An innovative combination of two treatments could be an effective, efficient, and enduring way to treat post-traumatic stress disorder in military veterans, a new study shows.

Clinical trial participants who received brain stimulation with a low electrical current during sessions of virtual reality exposure reported a significant reduction in PTSD symptom severity.

Professor of Psychiatry and Human Behavior Noah Philip RES’09 F’11 F’12, MD, senior author of the paper published in JAMA Psychiatry, says the findings are exciting considering existing challenges in treating patients with PTSD.

“This is a different and innovative way of approaching treatment where we’re combining the best aspects of psychotherapy, neuroscience, and brain stimulation to help people get better,” says Philip, who leads mental health research at the Center for Neurorestoration and Neurotechnology at the Providence VA Medical Center. “There’s a lot of promise here, and that offers hope.”

Initial PTSD treatments often include trauma-focused exposure therapy and medication. Yet the disorder is particularly difficult to treat in military veterans, Philip says. Medications have significant adverse effects, and exposure therapy can be difficult to tolerate, since it involves describing highly traumatic experiences repeatedly. Up to 50 percent of patients drop out of traditional exposure therapy, and others decline to even start it.

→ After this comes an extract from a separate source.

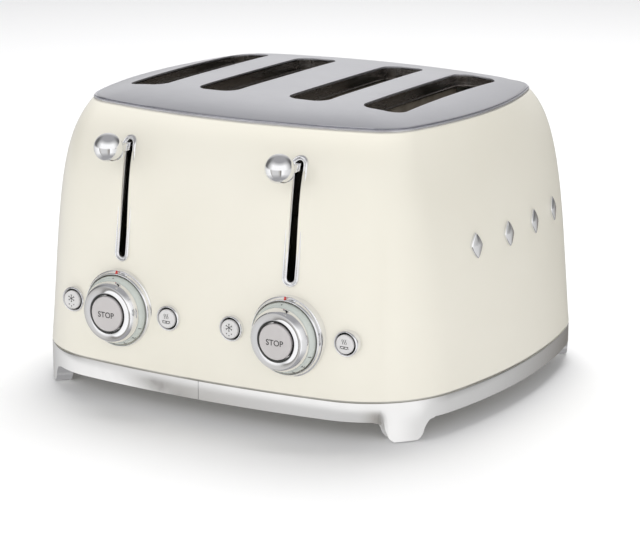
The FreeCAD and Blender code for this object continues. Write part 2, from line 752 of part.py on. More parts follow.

“Through exposure therapy, the brain is reprocessing the trauma, and learning that even though the traumatic experience was dangerous, the memories of the traumatic experience, as well as the thoughts and feelings that are conjured up by those memories, are not dangerous—they are safe,” says coauthor Mascha van ’t Wout-Frank, PhD, an associate professor of psychiatry and human behavior (research). “This results in a decline in conditioned fear response.”

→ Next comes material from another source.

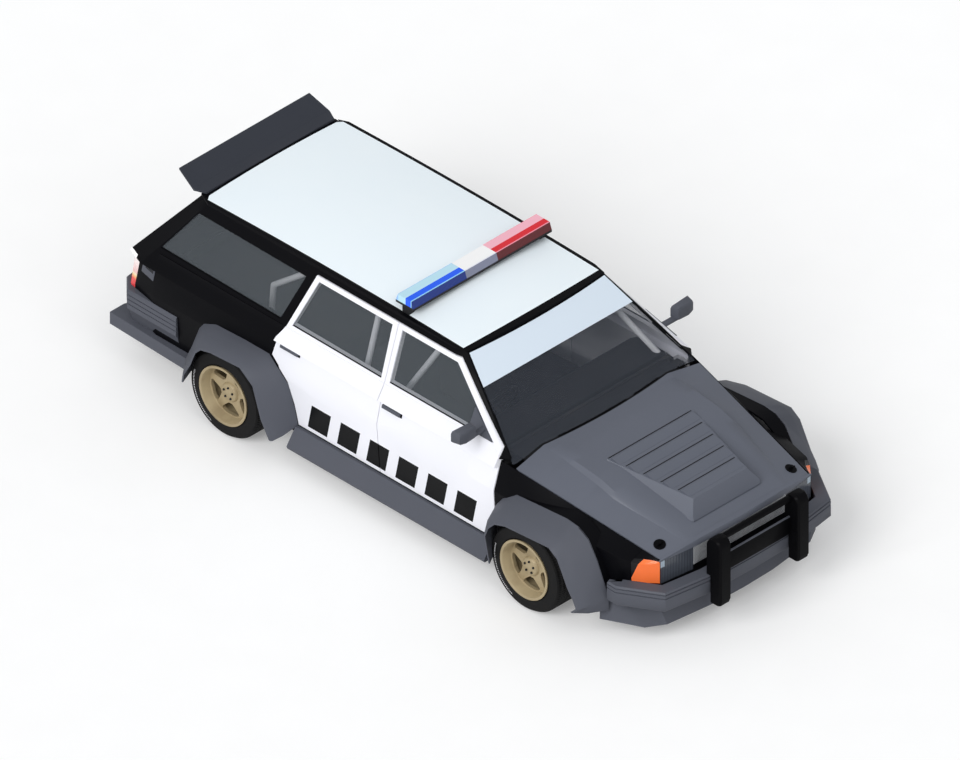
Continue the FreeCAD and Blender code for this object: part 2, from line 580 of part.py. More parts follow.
# ---------------------------------------------------------------- seats, dashboard
SEAT_SIDE = [(-330, 300), (-330, 380), (-420, 900), (-380, 960), (-310, 950), (-230, 470), (180, 500),
             (230, 480), (230, 300)]
cushion = side_prism(SEAT_SIDE, -620, -180)
cushion = cushion.fuse(box(-300, 200, -560, -240, FLOOR_TOP, 300))
keep("front_seats", pair(cushion))
dash = side_prism([(560, 640), (540, 820), (600, 860), (850, 870), (856, 640)], -735, 735)
wheel_centre = Vector(450, -380, 800)
ring = Part.makeTorus(175, 14, wheel_centre, Vector(-0.9, 0, 0.44))
column = rod((450, -380, 800), (600, -380, 727), 28)
spokes = rod((450, -550, 800), (450, -210, 800), 12)
dash = dash.cut(cage).fuse([ring, column, spokes])
keep("dashboard", dash)

# ---------------------------------------------------------------- check and write
doc.recompute()
for obj in doc.Objects:
    states = [word for word in obj.State if word in ("Invalid", "Error")]
    if states:
        raise RuntimeError("%s: %s" % (obj.Label, states))
for obj in SUBPARTS:
    shape = obj.Shape
    if shape.isNull() or not shape.isValid() or not shape.Solids:
        raise RuntimeError("%s: bad shape" % obj.Label)
    shape.exportStep("parts/%s.step" % obj.Label)
    bounds = shape.BoundBox
    print("%-20s solids %d  volume %.1f l  x %.0f..%.0f y %.0f..%.0f z %.0f..%.0f" % (
        obj.Label, len(shape.Solids), shape.Volume / 1e6, bounds.XMin, bounds.XMax,
        bounds.YMin, bounds.YMax, bounds.ZMin, bounds.ZMax))
print(len(SUBPARTS), "nodes")
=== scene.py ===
# %% [markdown]
# # A patrol estate car with a racing body kit
# The car is a five-door estate in black and white, with grey wheel flares, skirts and bumpers, a roof
# spoiler, a light bar, a push bar and a roll cage. Its panels are engineering parts, already in place and
# already split where the real doors and lids part. This lesson gives every surface its finish, makes the
# finer forms and adds the small pieces that the panels carry: seals, handles, pins, bolts and mesh.
# Everything is in metres: x runs forward, y to the car's left and z up, with the origin on the ground.

# %% The car as it comes
import json
import math
import bmesh
import bpy
from mathutils import Matrix, Vector
from mathutils.bvhtree import BVHTree


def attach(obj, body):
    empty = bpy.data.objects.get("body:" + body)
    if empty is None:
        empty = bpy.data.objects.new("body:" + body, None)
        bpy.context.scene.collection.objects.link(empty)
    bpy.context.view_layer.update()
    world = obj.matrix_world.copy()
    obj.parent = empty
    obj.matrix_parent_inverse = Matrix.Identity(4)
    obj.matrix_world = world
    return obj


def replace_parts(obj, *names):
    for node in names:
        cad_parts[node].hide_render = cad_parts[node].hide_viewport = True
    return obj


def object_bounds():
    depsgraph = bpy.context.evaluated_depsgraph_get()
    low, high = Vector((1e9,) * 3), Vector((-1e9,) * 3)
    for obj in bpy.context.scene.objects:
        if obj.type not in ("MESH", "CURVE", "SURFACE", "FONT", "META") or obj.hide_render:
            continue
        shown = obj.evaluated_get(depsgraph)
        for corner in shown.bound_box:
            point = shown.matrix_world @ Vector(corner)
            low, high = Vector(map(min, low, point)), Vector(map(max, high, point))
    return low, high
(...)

A leading theory of PTSD posits that the effectiveness of exposure as a therapy is impaired due to ineffective top-down control of the brain’s amygdala by the ventromedial prefrontal cortex and other brain regions. Affected individuals thus have impaired safety learning and memory, which in healthy people is supported by intact brain function, van ’t Wout-Frank says.

Transcranial direct current stimulation, which involves administering a constant, low, pain-free electrical current to a part of the brain, is well-suited to potentially augment trauma-focused exposure therapy, van ’t Wout-Frank says. The noninvasive current may boost neural activity, facilitating top-down control by the ventromedial prefrontal cortex to improve safety learning.

The research team decided to combine transcranial direct current stimulation with a generalized virtual reality exposure, which provided a highly immersive sensory experience including visual, tactile, and even olfactory stimuli to simulate real-world environments, but did not replicate any participant’s personal experience.

In the experiment, participants were randomly assigned to receive brain stimulation or a sham experience during six sessions of warzone VR exposure. While all participants had meaningful reductions in PTSD symptoms (attributed to the VR procedure), those in the brain stimulation group reported a greater reduction in PTSD symptom severity at one month, as well as significantly accelerated psychological and physiological adjustment to the VR events between sessions. Prolonged exposure therapy usually takes around 12 weeks to show effects.

What’s more, Philip adds, the effects of the combined VR and brain stimulation treatment continued to build over time.

“What we found was that people continued to get better after they were done with the treatment, and we started seeing the biggest effects one month later,” he says.